Here is an example of the general pattern to use:

pub
struct SomeDerivedStruct<'opaque> {
    ffi: ptr::NonNull<ffi::some_derived_c_struct_t>,
    // represent the abstract property: it borrows SomeOpaqueType
    _lifetime: PhantomData<&'opaque SomeOpaqueType>,
}

impl SomeOpaqueType {
    pub
    fn derive_struct<'opaque> (
        self: &'opaque Self,
    ) -> Option< SomeDerivedStruct<'opaque> >
    {
        Some(SomeDerivedStruct {
            ffi: ptr::NonNull::new(
                unsafe {
                    ffi::mk_some_derived_c_struct_t(self.ffi.as_ptr())
                }
            )?,
            _lifetime: PhantomData,
        })
    }
}
  • This works, since the following program

    fn main ()
    {
        let opaque =
            SomeOpaqueType::new()
                .expect("Failed to create opaque type")
        ;
        let derived =
            opaque
                .derive_struct()
                .expect("Failed to create derived struct")
        ;
        drop(opaque);
        println!("{}", derived.a_field());
    }
    

    Fails with:

    error[E0505]: cannot move out of `opaque` because it is borrowed
       --> src/main.rs:115:10
        |
    111 |         opaque
        |         ------ borrow of `opaque` occurs here
    ...
    115 |     drop(opaque);
        |          ^^^^^^ move out of `opaque` occurs here
    116 |     println!("{}", derived.a_field());
        |                    ------- borrow later used here
    
  • Playground

Indeed the key lies within the derive_struct function: it lends / returns a SomeDerivedStruct that is at most valid for the lifetime 'opaque, where 'opaque is the name given to the lifetime of the borrow of Self = SomeOpaqueType:

impl SomeOpaqueType {
    pub
    fn derive_struct<'opaque> (
        self: &'opaque Self,
    ) -> Option< SomeDerivedStruct<'opaque> >

This connection between the input and output lifetime, achieved by using an explicitly named generic lifetime parameter, can also be achieved in a more concise way using lifetime elision. That is, the above code is equivalent to:

impl SomeOpaqueType {
    pub
    fn derive_struct (
        self: &'_ Self,
    ) -> Option< SomeDerivedStruct<'_> >

which, in turn, is equivalent to:

impl SomeOpaqueType {
    pub
    fn derive_struct (&self) -> Option<SomeDerivedStruct>
  • (I am not fond of this last syntax, since it is too implicit w.r.t. lifetimes and borrows).

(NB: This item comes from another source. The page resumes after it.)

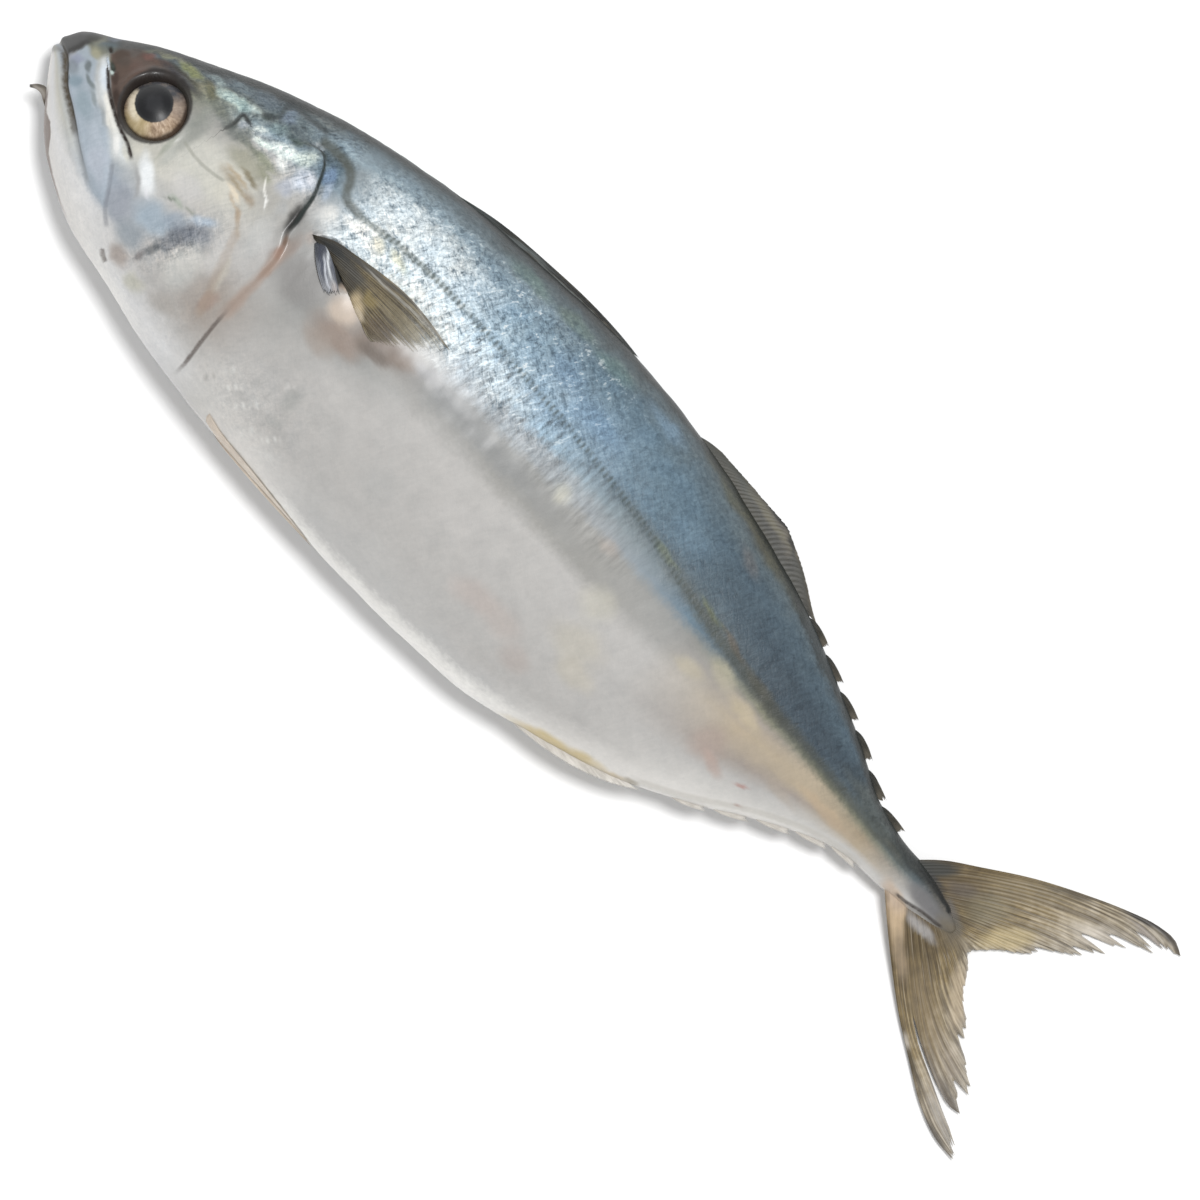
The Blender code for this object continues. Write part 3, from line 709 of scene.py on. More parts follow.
# Soft marks on the skin: x, y, half length, half width, lean in degrees, colour, strength.
HEAD_MARKS = [
    # crown and brow, with painted highlights of teal white above and behind the eye
    (9, 9.3, 6.5, 0.5, 32, (58, 57, 52), 0.8), (6.2, 7.1, 2.2, 0.5, 38, (122, 132, 144), 0.8),
    (3.7, 4.7, 1.5, 0.8, 50, (138, 138, 122), 0.7), (4.7, 3.1, 1.1, 0.8, 0, (168, 166, 142), 0.75),
    (12.6, 10.1, 3, 0.5, 30, (140, 140, 112), 0.85), (17.2, 11.4, 2.4, 0.8, 12, (126, 130, 88), 0.95),
    (14.8, 11.2, 1.2, 0.5, 20, (150, 150, 126), 0.8), (21.6, 11.2, 2.2, 1, -10, (104, 104, 80), 0.8),
    (24.8, 10.2, 2.6, 1, -5, (116, 120, 110), 0.8), (23.6, 6.5, 0.8, 3, 0, (146, 149, 140), 0.6),
    (23, 0.5, 0.5, 2.6, 0, (138, 146, 132), 0.6), (24.6, 12.6, 2.6, 0.8, 5, (186, 206, 202), 0.85),
    (21.5, 13.2, 1.8, 0.6, 15, (152, 168, 168), 0.7), (27, 13.4, 1.6, 0.9, 10, (172, 194, 190), 0.8),
    (25, 15.3, 3.2, 0.9, 15, (112, 126, 132), 0.6), (29.2, 16.4, 2.6, 1.5, 20, (98, 110, 118), 0.75),
    (33.4, 16.8, 1.3, 1.6, 0, (112, 128, 146), 0.75), (28.6, 14, 1.2, 0.6, 0, (196, 210, 206), 0.7),
    (29.1, 11.1, 0.8, 0.7, 0, (180, 186, 192), 0.8), (27.9, 11.4, 0.36, 1.5, -4, (52, 58, 56), 0.85),
    (28, 9.9, 0.7, 1.0, 8, (48, 54, 50), 0.9), (28.8, 12.2, 1, 0.32, -14, (56, 62, 58), 0.85),
    (30.6, 10.6, 1, 0.8, 0, (110, 116, 112), 0.75), (30.8, 14.5, 1.2, 0.45, 35, (56, 68, 64), 0.85),
    (31.6, 12.6, 1.5, 0.4, 40, (224, 234, 230), 0.8), (33.6, 14.6, 1.8, 0.9, 20, (122, 142, 144), 0.7),
    (36.8, 15, 1.5, 0.7, 10, (62, 76, 70), 0.85), (38.6, 16, 1.4, 0.4, 15, (70, 80, 74), 0.8),
    (35.6, 17.8, 2.6, 0.9, 10, (104, 118, 122), 0.6), (39.6, 17.4, 1.2, 0.5, 20, (172, 180, 186), 0.7),
    (37.4, 20, 4, 0.8, 14, (112, 120, 120), 0.5),
    # the gill cover, its shine painted on as white highlights
    (36.4, 12.6, 2.6, 1.2, 15, (242, 250, 244), 0.95), (33.4, 11.3, 1.9, 0.7, 8, (236, 246, 237), 0.9),
    (39.8, 13.8, 2, 1.4, 40, (228, 238, 228), 0.85), (37.8, 10.9, 1.6, 0.8, -20, (244, 246, 242), 0.85),
    (42.2, 11.6, 1.6, 2.2, -20, (212, 219, 230), 0.8), (40.8, 8.8, 1.5, 1.7, -30, (182, 188, 200), 0.8),
    (42.4, 6, 1.2, 1.6, 20, (176, 178, 178), 0.6), (35, 9.4, 3.3, 0.8, 0, (140, 144, 124), 0.9),
    (31.4, 9.4, 2.4, 0.8, -5, (116, 120, 110), 0.8), (36.6, 8.1, 2.2, 0.6, -10, (152, 156, 134), 0.8),
    (40.9, 16.6, 1.3, 0.5, -5, (32, 44, 38), 0.95), (44.3, 15, 1.1, 2, 35, (118, 139, 165), 0.85),
    (45.7, 12.8, 0.7, 1.8, 15, (168, 182, 198), 0.8),
    # the cheek, with painted highlights below the eye and on its blue patch
    (28.2, 2, 4.6, 5, 0, (206, 206, 198), 0.6), (24.4, 4.8, 1.5, 4.6, 0, (144, 147, 141), 0.7),
    (24.2, -0.4, 1.2, 2.2, 0, (176, 179, 173), 0.6), (28.4, 9.4, 2.6, 1.2, 0, (104, 110, 106), 0.75),
    (34, 7.4, 4.4, 1.8, 0, (150, 149, 131), 0.75), (40, 5.6, 1.8, 2.8, 0, (168, 166, 160), 0.7),
    (34.4, 3.8, 4, 1, -4, (168, 158, 140), 0.6), (47.6, 1, 1.4, 4.4, 0, (152, 137, 128), 0.75),
    (30, -2, 3.4, 2.2, 0, (208, 206, 206), 0.5), (35.8, 6, 2.3, 0.42, -8, (124, 114, 88), 0.85),
    (38.3, 6.6, 1.8, 0.25, -48, (248, 246, 238), 0.9), (39.9, 5, 1.5, 0.22, -48, (244, 244, 240), 0.85),
    (34.5, 4.8, 2.8, 0.42, -4, (174, 157, 130), 0.8),
    (35.5, 3.7, 3.2, 0.36, -10, (156, 141, 114), 0.75), (38, 3.4, 1.4, 0.6, -42, (156, 141, 122), 0.7),
    (35.6, 2.5, 2.2, 0.5, -12, (230, 216, 192), 0.8),
    (36.8, 1.3, 2.4, 0.36, -22, (184, 167, 144), 0.75),
    (38.7, 0.4, 1.6, 0.5, -48, (168, 147, 122), 0.75),
    (40.2, -1.3, 1.4, 0.5, -58, (176, 162, 144), 0.6), (43.2, 0, 2, 4.2, 8, (191, 192, 190), 0.65),
    (24, -4.9, 3.8, 1.4, -42, (246, 250, 252), 0.85), (23.6, -6.8, 2.8, 0.5, -40, (164, 164, 164), 0.7),
    (26.2, -7.2, 1.2, 0.3, -40, (230, 230, 234), 0.7), (30.2, -4.9, 1.9, 0.5, 2, (166, 176, 162), 0.7),
    (29, -5.2, 0.9, 0.25, 20, (88, 98, 82), 0.7), (33, -4.2, 1.4, 0.3, 5, (112, 122, 104), 0.5),
    (29.4, -9.2, 3.4, 2.8, 0, (163, 179, 192), 0.85), (24, -11, 3.2, 2.4, -35, (156, 161, 171), 0.7),
    (28.4, -13.6, 2.7, 2.2, -20, (149, 159, 167), 0.7), (32.4, -7, 2.2, 1.8, 30, (150, 164, 178), 0.7),
    (35.4, -4, 2.6, 1.1, 38, (170, 185, 200), 0.8), (35.2, -4.5, 0.9, 0.2, -35, (234, 238, 242), 0.7),
    (36.2, -6.2, 2.6, 2, 28, (118, 124, 134), 0.8), (34.4, -8, 2.4, 2, 32, (116, 121, 130), 0.8),
    (33.5, -10.2, 1.6, 2.2, -6, (120, 124, 130), 0.8),
    (32.8, -12.6, 0.8, 1.5, -10, (102, 106, 108), 0.8),
    (32, -14.9, 0.7, 1.3, -15, (116, 112, 112), 0.8), (29.6, -17, 2.2, 1.3, -10, (162, 149, 140), 0.75),
    (34, -18.2, 2.1, 1.4, 0, (191, 189, 168), 0.6), (39.5, -17.6, 3.2, 1.6, 10, (174, 168, 161), 0.6),
    (38, -11, 3, 4.6, 0, (206, 207, 203), 0.7), (40.6, -6.4, 1.8, 3.4, 10, (206, 205, 202), 0.6),
    # the gill slit, dark with painted shade under the cover's edge, and the folds behind it
    (44.9, 6.6, 1.1, 3, 10, (62, 60, 56), 0.85), (45.3, 6.2, 0.75, 2.6, 12, (32, 30, 28), 0.95),
    (44.6, 9.6, 0.6, 1.4, 10, (92, 96, 96), 0.7), (46.5, 3.2, 0.6, 1.1, 25, (112, 86, 68), 0.85),
    (47.1, 0.9, 0.6, 1.9, 20, (150, 113, 95), 0.85), (47.7, -2.8, 0.7, 2.4, 4, (162, 136, 120), 0.7),
    (48.1, -8.5, 1, 4.4, 0, (178, 162, 151), 0.6), (44.6, -12.2, 1.1, 2.3, -8, (162, 141, 129), 0.75),
    (43.3, -7.4, 0.8, 3.6, 20, (197, 191, 179), 0.65),
    # snout
    (0.9, 2.6, 1.4, 2.3, -25, (76, 76, 76), 0.95), (2.1, 1.3, 0.6, 2.6, -12, (54, 53, 52), 0.9),
    (2.8, 4.5, 1.7, 0.8, 45, (64, 64, 60), 0.9), (0.9, 0.1, 1.1, 0.4, -20, (84, 82, 78), 0.85),
    (-0.4, -1, 0.8, 0.9, 0, (150, 150, 146), 0.8), (3.6, 0.2, 1, 1.3, -30, (150, 156, 174), 0.85),
    (3.2, -1.6, 0.9, 0.5, -50, (62, 68, 76), 0.85), (5.6, 0.8, 1.2, 0.5, -30, (96, 104, 104), 0.8),
    (7.4, -0.9, 1.4, 0.4, -35, (102, 112, 110), 0.75), (5.6, -2.2, 1.2, 1.2, -40, (130, 149, 160), 0.8),
    (4, -0.8, 1.2, 1, -40, (126, 134, 140), 0.7), (4.6, -2.9, 0.9, 0.35, -50, (80, 92, 100), 0.8),
    (9.6, -2.6, 1.9, 0.4, -25, (132, 140, 140), 0.7),
    (12.8, -3.4, 1.9, 0.4, -22, (144, 150, 152), 0.65), (9, -4.2, 2.8, 1.3, -32, (148, 164, 173), 0.8),
    (14.4, -6.8, 3.4, 1.4, -36, (187, 197, 207), 0.75),
    (17.5, -9, 3.4, 1.6, -40, (192, 199, 210), 0.75),
    # nostrils with painted highlights, eyelids and the strip under them
    (8.3, 1.2, 2.6, 0.75, -50, (222, 231, 240), 0.9), (13, -2.2, 4.2, 0.75, -28, (238, 236, 228), 0.9),
    (17.2, -5, 1.9, 0.6, -48, (243, 243, 240), 0.85),
    (19.4, -5.1, 1.6, 0.5, -32, (206, 206, 196), 0.75), (8.3, 7.5, 1.8, 0.9, 35, (92, 88, 84), 0.7),
    (11.2, 8.3, 1.2, 0.5, 20, (114, 82, 75), 0.8), (10.8, 5.6, 1.6, 1.8, 0, (98, 78, 70), 0.6),
    (8, 5.4, 1.6, 1.5, 30, (74, 64, 56), 0.7), (12, 0.2, 1.8, 0.8, -40, (50, 35, 27), 0.85),
    (9.5, 2.2, 1.4, 0.6, -48, (60, 44, 36), 0.8), (17, 9.4, 4.6, 0.8, 0, (54, 54, 58), 0.9),
    (13.5, 7.7, 1.8, 0.9, 50, (48, 45, 44), 0.85), (17, 10.2, 3.4, 0.3, 3, (46, 42, 34), 0.8),
    (14.2, -1.1, 2.6, 0.6, -36, (72, 53, 43), 0.8), (6, 4.9, 0.5, 0.5, 0, (38, 30, 22), 0.95),
    (8, 3.2, 0.9, 0.45, -45, (42, 54, 46), 0.95), (7, 3.3, 0.8, 0.24, -48, (210, 224, 238), 0.9),
    (8.6, 2.5, 0.5, 0.3, -30, (216, 234, 228), 0.85),
]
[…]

Thus, all the borrowing magic involves "just" the signature of the function creating the "borrowing" struct, thanks to it "having a generic lifetime parameter".

And one way to achieve this as a zero-cost abstraction is by using PhantomData<type using the generic lifetime parameter>, e.g., PhantomData<&'lifetime SomeOtherType>. You can use SomeOtherType = (), but if the symbolic borrow involves a specific type, such as SomeOpaqueType in my example, I suggest using it in the PhantomData:

pub
struct SomeDerivedStruct<'lifetime_parameter> {
    ...
    // represent the abstract property: it borrows SomeOpaqueType
    _lifetime: PhantomData<&'lifetime_parameter SomeOpaqueType>,
}

Having automatic tests for code that should be prevented is indeed a very good practice; nowadays I recommend using ::trybuild: I find it very easy to use, as well as well designed.

2 Likes

Thank you for your answer. It took me some time to grasp and I have still some questions.
I think you assume some C function mk_opaque_type that creates the some_opaque_type_t on the heap and returns a pointer.
My C API does not provide such a function.
Must I create an equivalent function in Rust with Box?
And does this mean I cannot have the data on the stack?

No, you can perfectly have inline struct / data in the stack ! I just wanted to show a more general pattern with opaque structs and pointers, since they may be harder to use correctly. Here is the pattern adapted to inline structs:

pub
struct SomeDerivedStruct<'opaque> {
    ffi: ffi::some_derived_c_struct_t,
    // represent the abstract property: it borrows SomeConcreteInlineType
    _lifetime: PhantomData<&'opaque SomeConcreteInlineType>,
}

impl SomeDerivedStruct<'_> {
    pub
    fn a_field (self: &'_ Self)
      -> ::libc::c_int
    {
        self.ffi
            .a_field
    }
}

impl SomeConcreteInlineType {
    pub
    fn derive_struct<'opaque> (
        self: &'opaque Self,
    ) -> SomeDerivedStruct<'opaque>
    {
        SomeDerivedStruct {
            ffi: unsafe {
                ffi::mk_some_derived_c_struct_t(&self.ffi)
            },
            _lifetime: PhantomData,
        }
    }
}

Ok, now I see what my problem was.
Bindgen derived Copy for my C type and hence there was no borrowing.
This may sound stupid but I should not derive Copy for a struct that points to another struct which might be deleted?

Indeed, copying pointers to non 'static data can easily lead to use-after-free (borrowing pointer) or even double-free errors (owning pointer).